- [WHAT THE TASK REQUIRES] Lift out, unaltered, the lines of the material below between the line holding "What three.js and" and the line holding "wasm.setup();", counting both.

- [DATA RECORDS]
*-*-*
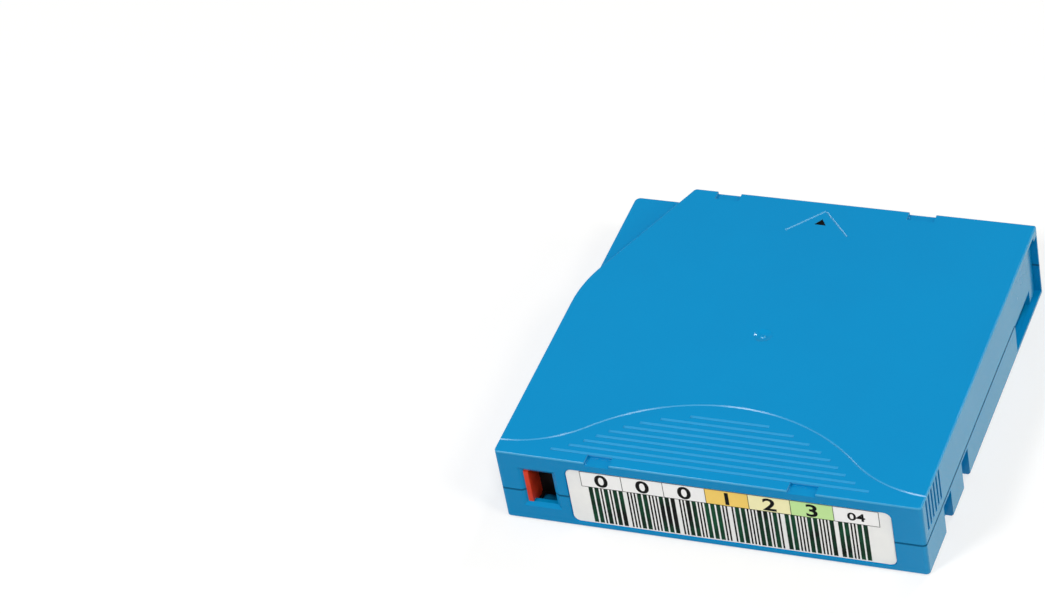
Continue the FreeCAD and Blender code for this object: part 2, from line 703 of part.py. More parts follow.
def top_lines():
    """The long curved line on the top and the field of fine grooves below it."""
    lift = math.degrees(math.acos(SWEEP_TURN_X / SWEEP_RADIUS))
    reach = SWEEP_RADIUS + SWEEP_END_RADIUS
    end_x = reach * math.cos(math.radians(lift))
    end_y = SWEEP_CENTRE_Y + reach * math.sin(math.radians(lift))
    cuts = [
        arc_groove(0, SWEEP_CENTRE_Y, SWEEP_RADIUS, lift, 180 - lift),
        arc_groove(end_x, end_y, SWEEP_END_RADIUS, 180 + lift, 270 + SWEEP_PAST_SIDE),
        arc_groove(-end_x, end_y, SWEEP_END_RADIUS, 270 - SWEEP_PAST_SIDE, 360 - lift),
    ]
    inner_radius = SWEEP_RADIUS - FIELD_FROM_SWEEP
    outer_radius = SWEEP_END_RADIUS + FIELD_FROM_SWEEP
    turn_y = SWEEP_CENTRE_Y + inner_radius * math.sin(math.radians(lift))
    for index in range(FIELD_COUNT):
        y = FRONT_Y + FIELD_FROM_FRONT - index * FIELD_PITCH
        if y > turn_y:
            half = math.sqrt(inner_radius ** 2 - (y - SWEEP_CENTRE_Y) ** 2)
        else:
            half = end_x - math.sqrt(outer_radius ** 2 - (y - end_y) ** 2)
        cuts.append(straight_groove((-half, y), (half, y), FIELD_LINE_WIDTH, FIELD_LINE_DEPTH))
    return cuts


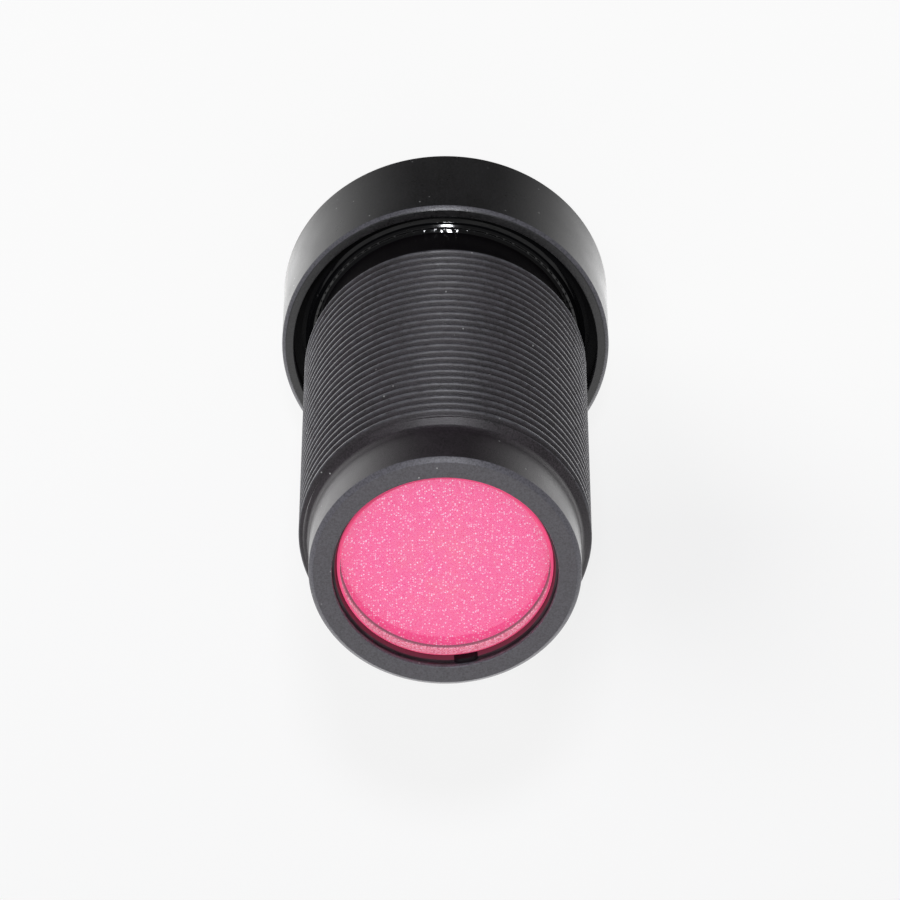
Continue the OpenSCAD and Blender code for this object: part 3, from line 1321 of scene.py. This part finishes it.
@dataclass
class Studio:
    """Pale floor, soft light and the camera over the lens's rear end."""

    # Camera, from a fit of the built circles to their outlines
    tilt: float = math.radians(32.694)
    focal_px: float = 6301.1
    distance: float = 255.37
    shift_right: float = -0.197
    shift_up: float = -5.011
    # Floor: its pale grey, the painted shade grey that bounced rays see on the -Y side, and the spans of Y
    # over which they and its glow change
    floor_half: float = 600.0
    floor_pale: Colour = (0.92, 0.92, 0.92)
    painted_shade_grey: Colour = (0.1, 0.1, 0.1)
    painted_shade_span: Span = (-14.0, 2.0)
    below_span: Span = (2.0, 12.0)
    glow_near_head: float = 0.95
    glow_below: float = 0.67
    paper_white: float = 0.96
    # What glossy rays see of the floor: a painted glow, darker by direction from the axis towards the -Y
    # side
    gloss_level: float = 2.1
    painted_dim_turn: float = math.radians(4.0)
    painted_dim_edge: float = 0.97
    painted_dim_fade: float = 0.18
    painted_dim_power: float = 1.2
    painted_dim_glow: float = 0.09
    # Sky over the floor, and the light that reaches the filter's coat through its glass
    sky_lean: float = math.radians(27.0)
    sky_low: float = 0.5
    sky_high: float = 0.95
    sky_floor: float = 0.13
    sky_peak: float = 1.08
    wall_glow: float = 0.85
    wall_side: Span = (0.5, 0.9)
    wall_top: Span = (0.4, 0.1)
    through_glass: float = 1.6
    # Lamps
    key: Softbox = Softbox("key", (0.38, -0.5, 0.78), (0.1, 0.1), 9.5, False)
    glint: Softbox = Softbox(
        "glint", (0.0, -0.669, 0.743), (0.03, 0.02), 120.0, True, tint=(0.94, 0.95, 1.0)
    )

    def build(self) -> None:
        """Builds the camera, the world, the lamps and the floor."""
        self._camera()
        self._world()
        self.key.build()
        self.glint.build()
        self._floor()

    def _camera(self) -> None:
        """Places the camera.

        The view direction lies in the plane of Y and Z, tilted from the optical axis, and the
        camera is turned over so that the head is at the top of the picture.
        """
        forward = Vector((0.0, math.sin(self.tilt), -math.cos(self.tilt)))
        up = Vector((0.0, -math.cos(self.tilt), -math.sin(self.tilt)))
        right = Vector((-1.0, 0.0, 0.0))
        target = Vector((0.0, 0.0, height_at("barrel", 0.0)))
        centre = target - right * self.shift_right - up * self.shift_up - forward * self.distance
        camera = bpy.data.cameras.new("camera")
        camera.sensor_width = SENSOR_WIDTH_MM
        camera.lens = self.focal_px * SENSOR_WIDTH_MM / PHOTO_WIDTH_PX
        camera.clip_start = CAMERA_NEAR
        camera.clip_end = CAMERA_FAR
        holder = add_to_scene("camera", camera)
        holder.matrix_world = Matrix(
            (
                (right.x, up.x, -forward.x, centre.x * MM),
                (right.y, up.y, -forward.y, centre.y * MM),
                (right.z, up.z, -forward.z, centre.z * MM),
                (0.0, 0.0, 0.0, 1.0),
            )
        )
        bpy.context.scene.camera = holder

    def _world(self) -> None:
        """Lights the lens from a soft sky that leans to the +Y side and is white to the camera.

        Two low pale walls stand on the -X and +X sides, and the -Y side stays dark. Light that
        enters the glass comes from an even sky of its own strength.
        """
        world = bpy.data.worlds.new("studio")
        bpy.context.scene.world = world
        world.use_nodes = True
        graph = Graph(world.node_tree)
        direction = graph.node("ShaderNodeTexCoord", {}, {}).outputs["Generated"]
        x, y, z = graph.axes(direction)
        toward = y * math.sin(self.sky_lean) + z * math.cos(self.sky_lean)
        walls = graph.math("ABSOLUTE", x).ramp(*self.wall_side) * z.ramp(*self.wall_top) * self.wall_glow
        glow = toward.ramp(self.sky_low, self.sky_high) * self.sky_peak + walls + self.sky_floor
        seen = graph.ray("Is Camera Ray")
        lit = glow + (self.through_glass - glow) * graph.ray("Is Transmission Ray")
        strength = seen + (1.0 - seen) * lit
        background = graph.node("ShaderNodeBackground", {}, {"Color": WHITE, "Strength": strength})
        graph.surface(background, "ShaderNodeOutputWorld")

    def _floor(self) -> None:
        """Adds the floor, white to the camera apart from the lens's soft shadow.

        Glossy rays see it as a painted glow, bright, and darker by direction towards the -Y side, where
        bounced rays also see a painted shade. The kind of ray sets the strength of its glow, and the
        place on the floor sets the glow's colour.
        """
        half = self.floor_half * MM
        mesh = bpy.data.meshes.new("floor")
        corners = [(-half, -half, 0.0), (half, -half, 0.0), (half, half, 0.0), (-half, half, 0.0)]
        mesh.from_pydata(corners, [], [(0, 1, 2, 3)])
        material, graph = new_graph("floor")
        seen = graph.math("MAXIMUM", graph.ray("Is Camera Ray"), graph.ray("Is Transmission Ray"))
        place = graph.place()
        x, y, _ = graph.axes(place)
        # Painted shade: bounced rays see the floor dim on its -Y side
        lit = graph.math("MAXIMUM", y.ramp(self.painted_shade_span[0] * MM, self.painted_shade_span[1] * MM), seen)
        painted_floor_tone = graph.blend(lit, self.painted_shade_grey, self.floor_pale)
        paper = graph.node("ShaderNodeBsdfDiffuse", {}, {"Color": painted_floor_tone})
        # Painted glow for glossy rays, dimmer towards the -Y side
        away = (x * math.sin(self.painted_dim_turn) + y * math.cos(self.painted_dim_turn)) / graph.radius(place)
        beyond = (0.0 - away).ramp(self.painted_dim_edge, self.painted_dim_fade) ** self.painted_dim_power
        brightest = self.gloss_level + self.painted_dim_glow
        dark = (self.painted_dim_glow / brightest,) * 3
        mirrored = graph.blend(graph.math("MAXIMUM", beyond, seen), dark, WHITE)
        strength = seen * self.paper_white + (1.0 - seen) * brightest
        white = graph.node("ShaderNodeEmission", {}, {"Color": mirrored, "Strength": strength})
        below = y.ramp(self.below_span[0] * MM, self.below_span[1] * MM)
        glowing = below * (self.glow_below - self.glow_near_head) + self.glow_near_head
        share = graph.math("MAXIMUM", seen * glowing, graph.ray("Is Glossy Ray"))
        shader = graph.node("ShaderNodeMixShader", {}, {0: share, 1: paper.outputs[0], 2: white.outputs[0]})
        graph.surface(shader)
        mesh.materials.append(material)
        add_to_scene("floor", mesh)


def main() -> None:
    """Builds the studio and every piece, in order."""
    logging.basicConfig(level=logging.INFO, format="%(name)s: %(message)s")
    bpy.context.scene.view_settings.view_transform = "Standard"
    Studio().build()
    # Painted highlight on the bevel of the neck's rear edge
    neck_highlight_bands = ((height_at("barrel", -0.17), height_at("barrel", -0.01)),)
    barrel = Anodised(
        "barrel_anodised",
        # Paler crests of the thread: partly wear, partly painted highlight
        worn_and_highlight_radius_mm=Barrel.thread_radius,
        highlight_bands_mm=neck_highlight_bands,
        # Painted shade on the relief just above the head
        painted_shade_top_mm=height_at("front_hood", 1.3),
    )
    Barrel(barrel).build()
    # Painted highlight on the bevel of the head's rim
    rim_highlight_bands = ((height_at("front_hood", -0.14), height_at("front_hood", -0.04)),)
    head = Anodised("head_anodised", (0.014, 0.0135, 0.0145), roughness=0.34, highlight_bands_mm=rim_highlight_bands)
    Head(head).build()
    SealantBead(CuredAdhesive("sealant_gloss")).build()
    Filter(
        PolishedGlass("filter_polished"),
        GroundGlass("filter_ground", height_at("ir_filter", -0.98), height_at("ir_filter", -0.1)),
        FilterCoat("filter_reflecting_coat"),
        # Glue on the slope by the plate: its red tone is painted pink light bounced from the coat
        CuredAdhesive("filter_glue_painted_pink_light", colour=(0.14, 0.032, 0.055), roughness=0.4),
        CuredAdhesive("filter_glue_dab", colour=(0.006, 0.003, 0.005), roughness=0.5, specular=0.2),
        CuredAdhesive("filter_glue_grey", colour=(0.03, 0.014, 0.02), roughness=0.4, specular=0.45),
    ).build()
    FrontLens(PolishedGlass("front_lens_coated", film_nm=320.0)).build()
    InnerStack(
        Anodised("ring_anodised", colour=(0.012, 0.012, 0.012), roughness=0.6),
        MaskFilm("mask_black"),
        PolishedGlass("inner_glass", index=1.6),
    ).dress()


if __name__ == "__main__":
    main()
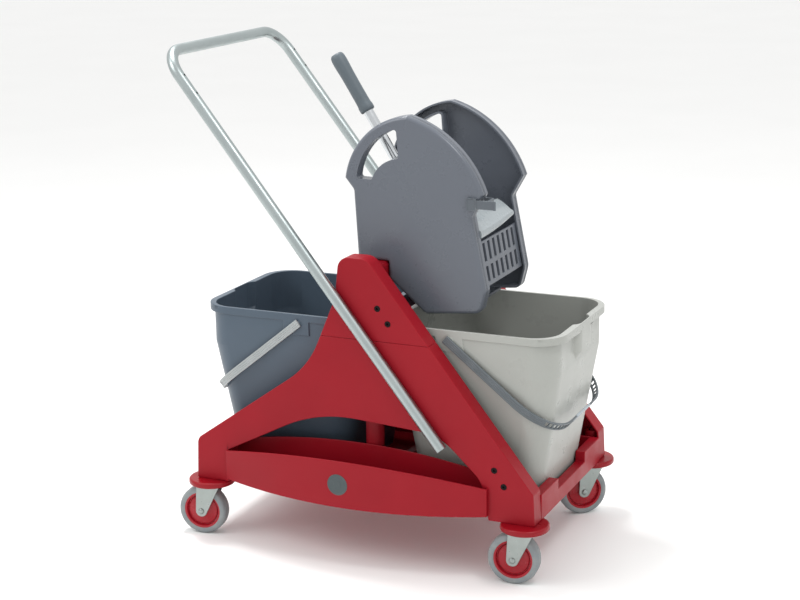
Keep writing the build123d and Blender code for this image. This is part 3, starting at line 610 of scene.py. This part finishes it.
low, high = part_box("lever_grip")
shaft = Vector(joint_named("lever_pull")["pos_m"])
direction = ((low + high) / 2 - shaft).normalized()
LEVER_L = 0.342
bm = bmesh.new()
turned_on_y(bm, GRIP, 64, False)
bm.transform(Matrix.Translation(shaft + direction * LEVER_L)
             @ Vector((0, 1, 0)).rotation_difference(direction).to_matrix().to_4x4())
piece(bm, "lever_grip_sleeve", "lever", vinyl, ("lever_grip",), crease=50)


# ---- floor and light ----------------------------------------------------------------
# A plain pale floor under soft studio light from above, with a gentle lift from the front and
# a small lamp for the wringer's crowned edge. The floor is matt paper.
FLOOR_SIZE = 14

bm = bmesh.new()
bmesh.ops.create_grid(bm, x_segments=1, y_segments=1, size=FLOOR_SIZE)
ground = bpy.data.meshes.new("floor")
bm.to_mesh(ground)
bm.free()
paper, tree, shader, where = started("pale_floor")
mottle = add(tree, "ShaderNodeTexNoise", {"Scale": per(600), "Detail": 3.0}, {"Vector": where})
tone = add(tree, "ShaderNodeMixRGB", {"Color1": linear("#F6F6F5"), "Color2": linear("#F2F2F1")},
           {"Fac": mottle.outputs["Fac"]})
tree.links.new(tone.outputs["Color"], shader.inputs["Base Color"])
shader.inputs["Roughness"].default_value = 0.7
ground.materials.append(paper)
floor = bpy.data.objects.new("floor", ground)
bpy.context.collection.objects.link(floor)

world = bpy.data.worlds.new("studio")
bpy.context.scene.world = world
world.use_nodes = True
sky = world.node_tree.nodes["Background"]
sky.inputs["Color"].default_value = linear("#FFFFFF")
sky.inputs["Strength"].default_value = 1.0
LIGHTS = (("key", (-1.9, -1.9, 2.6), 1.6, 27), ("fill", (2.6, -1.6, 1.5), 1.8, 4),
          ("top", (-0.8, 0.3, 2.9), 0.7, 48), ("crest", (1.3, -0.5, 2.6), 0.5, 14))
for name, spot, size, power in LIGHTS:
    lamp = bpy.data.objects.new(name, bpy.data.lights.new(name, "AREA"))
    lamp.data.size = size
    lamp.data.energy = power
    aimed = (LOOK_AT - Vector(spot)).to_track_quat("-Z", "Y")
    lamp.matrix_world = Matrix.Translation(spot) @ aimed.to_matrix().to_4x4()
    bpy.context.collection.objects.link(lamp)
bpy.context.scene.view_settings.view_transform = "Standard"

bpy.context.view_layer.update()
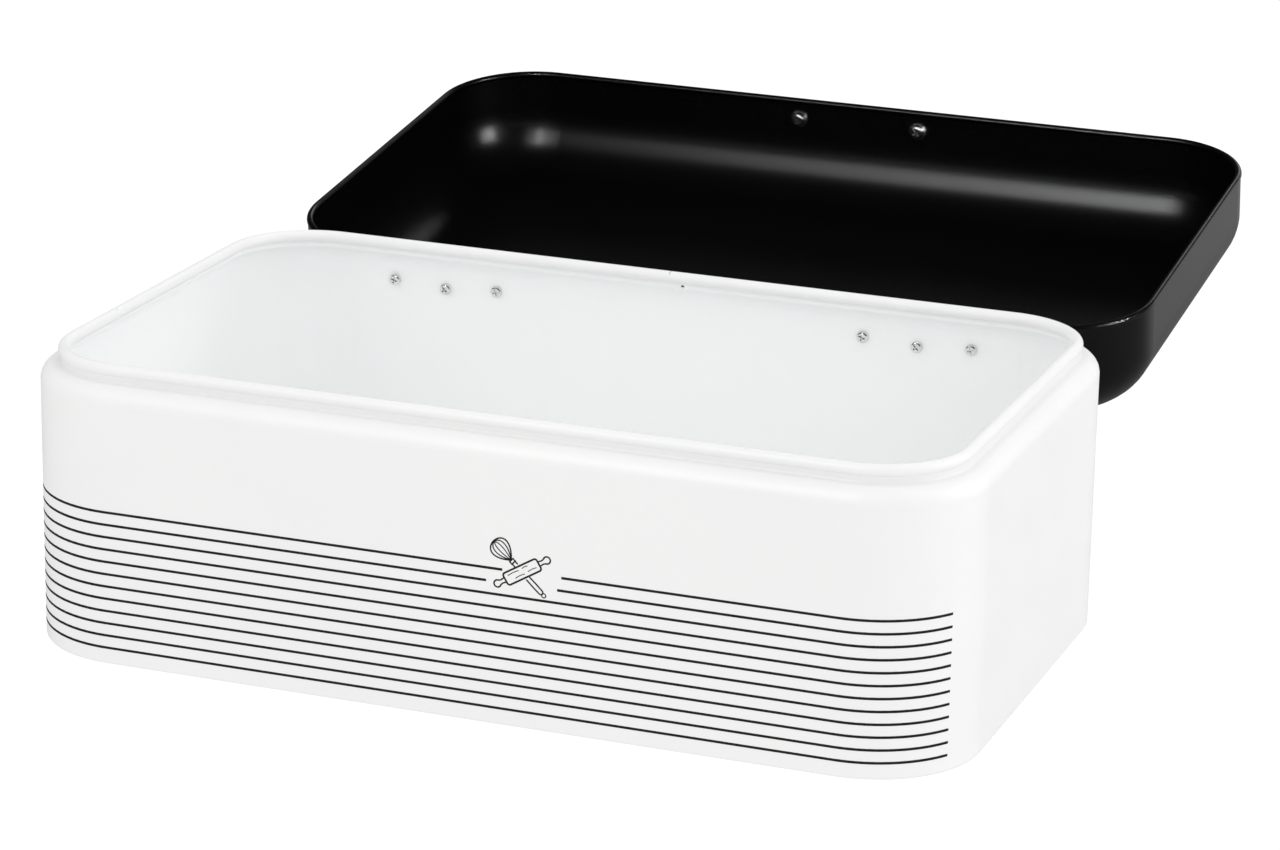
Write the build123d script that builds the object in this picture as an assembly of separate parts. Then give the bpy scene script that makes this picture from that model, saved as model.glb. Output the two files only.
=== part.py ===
from build123d import *
import math
import os

os.makedirs("parts", exist_ok=True)

# Bread box: a rounded sheet-steel box with a neck, and a deep lid that is
# hinged along the top of the rear wall. Millimetres, +Z up, the floor at z = 0,
# the front towards -Y. It stands with the lid open, at the stop.
# It is drawn about the middle of the box, and written with its origin on the
# floor under the middle of the whole opened object, ORIGIN_Y further back.

# ---------------------------------------------------------------- dimensions
BOX_W, BOX_D, BOX_R = 425.0, 255.0, 48.0      # plan of the box, outside
FOOT_GAP = 0.9                                # the rim stands this far up
T_BOX = 0.8                                   # box sheet
BOTTOM_R = 1.5                                # bend at the foot of the wall
FLANGE = 10.0                                 # turned-in bottom flange
WALL_TOP = 117.3                              # here the shoulder starts
SHOULDER_R = 7.4                              # convex shoulder
SHOULDER_IN = 1.4                             # concave corner under the neck
NECK_INSET = SHOULDER_R + SHOULDER_IN         # outer face of the neck
BEAD_R, BEAD_INSET = 2.65, 7.65                # wired rim of the neck
NECK_TOP = 132.7
SEAM_SLOT = 0.5
DRAIN_X, DRAIN_Z, DRAIN_D = 5.5, 125.5, 2.0   # small hole below the rim

PAN_GAP, PAN_T, PAN_LIP, PAN_R = 0.06, 0.8, 7.0, 2.2
PAN_STEP, PAN_STEP_INSET = 1.6, 34.0          # raised middle of the floor

FOOT_X, FOOT_Y, FOOT_R = 160.0, 106.0, 7.0

LID_INSET = 2.0                               # lid plan inside the box plan
T_LID = 0.6
LID_RIM = 124.3                               # closed: lowest line of the rim
LID_H = 52.1
LID_TOP_R = 30.0
LID_BEAD_R, LID_BEAD_IN = 1.6, 1.2            # wired rim of the lid

AXIS_Y, AXIS_Z = BOX_D / 2 + 5.5, 121.8       # hinge axis, parallel to X
OPEN_DEG = 172.7                              # opening from closed to the stop
HINGE_X, HINGE_W = 116.0, 65.0
LEAF_T, LEAF_H = 1.2, 22.0
EYE_R, PIN_R = 2.8, 1.5
KNUCKLES, KNUCKLE_GAP = 5, 0.3
ROW_X = 25.8                                  # outer screws from the middle one
BODY_ROW = (109.9, 108.2)                     # outer, middle heights
LID_ROW = (AXIS_Z + 11.9, AXIS_Z + 13.6)

M3_R, M3_HOLE = 1.45, 1.6
NUT_H, NUT_AF = 5.9, 5.5

HANDLE_X = 32.0
HANDLE_Z = LID_RIM + 11.3
HANDLE_OUT = 13.4

ORIGIN_Y = 138.5                              # middle of box and open lid

W2, D2 = BOX_W / 2, BOX_D / 2


# ---------------------------------------------------------------- helpers
def plan(w, d, r, z):
    """rounded rectangle standing at height z"""
    return Pos(0, 0, z) * RectangleRounded(w, d, r)


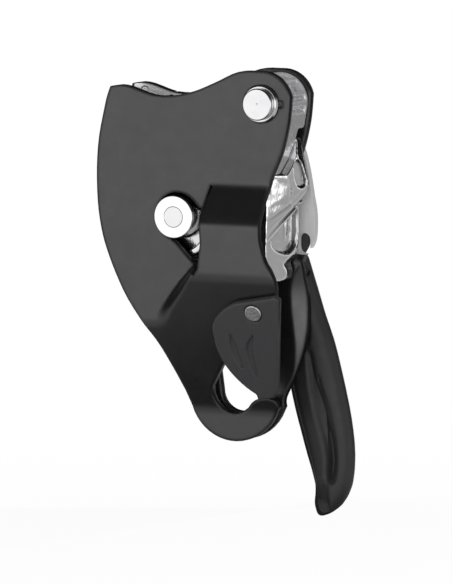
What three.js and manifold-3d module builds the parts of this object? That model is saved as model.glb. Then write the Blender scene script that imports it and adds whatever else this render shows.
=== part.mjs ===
// Rappel descender: two side plates, a sprung cam between them, a hook-and-gate eye and a folding handle.
// Millimetres, +X right, +Y from the front plate to the rear plate, +Z up.
// Pieces are drawn about the cam axle; the whole is then moved so that the connector eye is the origin.
import * as THREE from "three";
import { mergeVertices } from "three/addons/utils/BufferGeometryUtils.js";
import Module from "manifold-3d";

const wasm = await Module();
wasm.setup();

// Driving sizes of the plates
const PLATE = 3.2; // sheet thickness
const ROPE_GAP = 18.6; // between the plates, upper half
const FIT = 0.3; // clearance of every seated pair
const OVERRUN = 4; // how far a cut runs past the face it opens
const PIN_X = 40.3; // swing pin from the cam axle
const PIN_Z = 50.2;
const EYE_X = 20.5; // connector eye from the cam axle
const EYE_DROP = 78;
const EYE_RADIUS = 9.3;
const HOOK_RADIUS = 21.7; // outer edge round the eye
const LOBE_RADIUS = 14.1; // outer edge round the swing pin
const LEFT_REACH = 39.2; // left edge from the cam axle
const WAIST_REACH = 41.9; // right edge at its narrowest, from the cam axle
const FLARE_ANGLE = 25; // degrees that the rear plate's right flank is bent back
const FLARE_SOFT = 0.8; // half width of that bend
const EDGE_BREAK = 0.5; // chamfer on turned and cast edges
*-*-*
- [WRITTEN SOLUTION]
What three.js and manifold-3d module builds the parts of this object? That model is saved as model.glb. Then write the Blender scene script that imports it and adds whatever else this render shows.
=== part.mjs ===
// Rappel descender: two side plates, a sprung cam between them, a hook-and-gate eye and a folding handle.
// Millimetres, +X right, +Y from the front plate to the rear plate, +Z up.
// Pieces are drawn about the cam axle; the whole is then moved so that the connector eye is the origin.
import * as THREE from "three";
import { mergeVertices } from "three/addons/utils/BufferGeometryUtils.js";
import Module from "manifold-3d";

const wasm = await Module();
wasm.setup();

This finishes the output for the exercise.